Smith: In calculating the strategic balance we have to remember our forward-based systems in Europe. They add a great deal to our capability.

Laird: We should not believe that all our forward-based aircraft with nuclears could hit the Soviet Union. They could hit the Pact area but not necessarily the Soviets unless they’re one-way missions. The Soviets have their IRBM’s targetted on Western Europe.

Rogers: What would the penetration capability of the forward-based aircraft be?

Laird: Their penetration could be effective.

Smith: We have a calculation of producing 20% casualties in the Soviet Union by an attack with the forward-based aircraft. We have to take this as a plus.

Laird: Let’s assess the threat. We have to be a little pessimistic in our assumptions. Their new silo work is a source of concern to us. So my recommendation is we have to be tougher in the negotiations. Success [Page 735] depends on the kind of agreement we get, not just that we get an agreement. I believe we need to modify our proposals. We must allow mobile sea-based and land-based systems. Because of new information we have on the Soviet momentum on their larger systems.

“On ABM, protection of the National Command Authority is important because their attack should not reach Washington, D.C. Our proposals should allow us to decide where we want to have our system. The decision on location should be up to us; the numbers should be negotiable.

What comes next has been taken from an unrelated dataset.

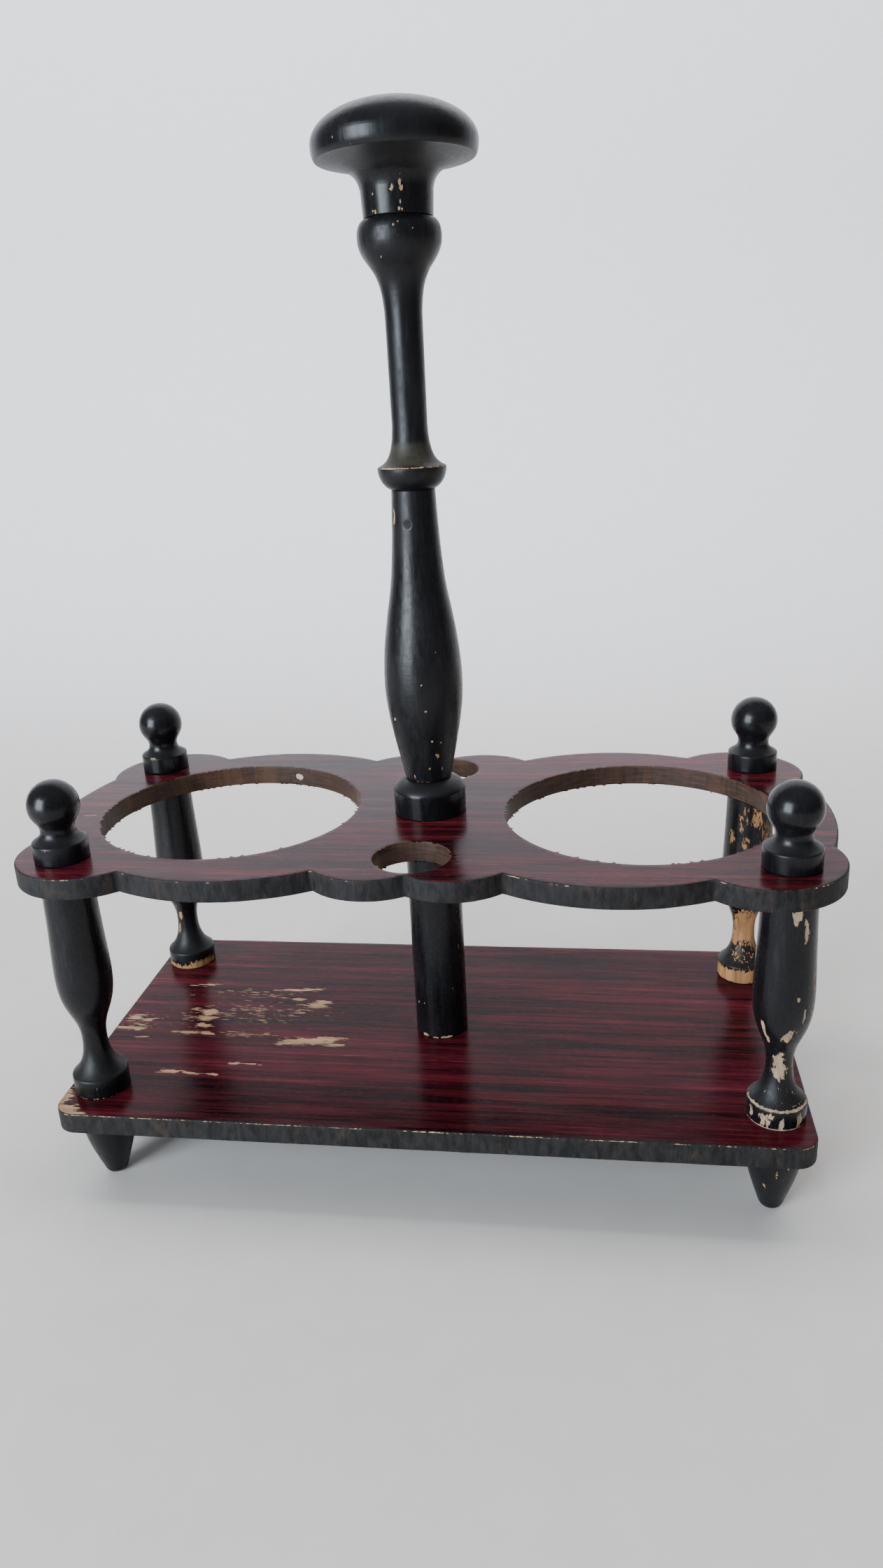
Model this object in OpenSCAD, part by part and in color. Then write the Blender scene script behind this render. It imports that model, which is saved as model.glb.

“The major Soviet concern is our ABM system. They show some concern over the forward-based aircraft and other items but most of their concern is on our ABM.

“We should not bargain on less than 250 large missiles—preferably 300.

“There is little likelihood of approval of an NCA (Washington, D.C.) ABM system.

“We should modify our proposal. This is my position. If an agreement is entered into, there should be a termination date if this is a limitation rather than a reduction. We’ll never get funding if we are talking treaty. They can do it but we can’t. No President can take action—he won’t get support.

Moorer: Our great concern is that the potential is high for changing the strategic balance by an agreement. So we must look at it in detail. We should use the negotiations to determine the sincerity of the Soviets. There is indication that they want to build a superior position while we talk. Our ABM and forward-based aircraft are our key leverage in the negotiation. We should look at the ABM in the broader context—what is the best way of protecting our systems?

“If we start negotiations on FBS posture, that will have a major effect on NATO. It will cause serious doubt among our allies. The nuclear capability we provide has been the cohesion to keep the Alliance together.

Packard: We should keep the overall strategic problem in mind: The Soviets have built land-based missiles in greater numbers and bigger than ours. There is no need to debate whether their accuracy can be improved; they can do it. We must therefore decide to move to control the numbers both of their large missiles and of all their missiles. They are concerned about Safeguard—but this we should use this to get control of their numbers. An agreement limiting ABM only would be a mistake.”

After discussion of SALT, the meeting continued:

“President: When we announced our Safeguard ABM program in 1969, we said there would be three criteria for its continuation: the [Page 736] threat, progress in arms control, and developments in technology. How is the technology progressing?

Packard: It’s coming well. We’ve had live intercepts in the past year. The test record is very satisfactory—in fact, above average. Construction is moving. There are no problems in the radar. The problem is to get the whole system working together with the computers. For this we’ll need one full year at Grand Forks.

“President: How about progress vis-à-vis other powers than the Soviets?

Packard: If there is a weakness, it is in the inability to deal with a large number of warheads. It’s O.K. against a few incoming missiles. It would do O.K. against the Chinese threat.

“President: Are the Soviets O.K. against the Chinese, too?

Packard: Yes, but their effectiveness is limited to a Chinese-type threat. We have many more interceptors. Despite all the criticism, our system is better than the Soviets’ in capabilities.”

After further discussion of SALT, the meeting continued:

“[President:] We must realize—Jack McCloy understands this—that when the American people and others who rely on the credibility of the American word and on our nuclear deterrent—when they realize that we are only the second most powerful nation, there will be a serious effect everywhere. We must refer to the facts in ‘who is first.’ We are a sea power and they are a land power. They have land threats, we don’t. What is sufficient for them is different from what is sufficient for us.

“It is important—I say this to Mel—that we have some advantages. In our NATO strength we are better off than the Pact. We look good; they have problems on the other side. We must have adequate naval power. Despite the Soviet Navy’s growth we have an enormous advantage in naval power around the world. So we can’t give the impression we are Number 2. Look at Japan, Germany, the Europeans—we must not talk in terms of superiority but must say that we have enough to deter any threat and to meet all our treaty commitments. And we must be sure our naval power is not eroded.”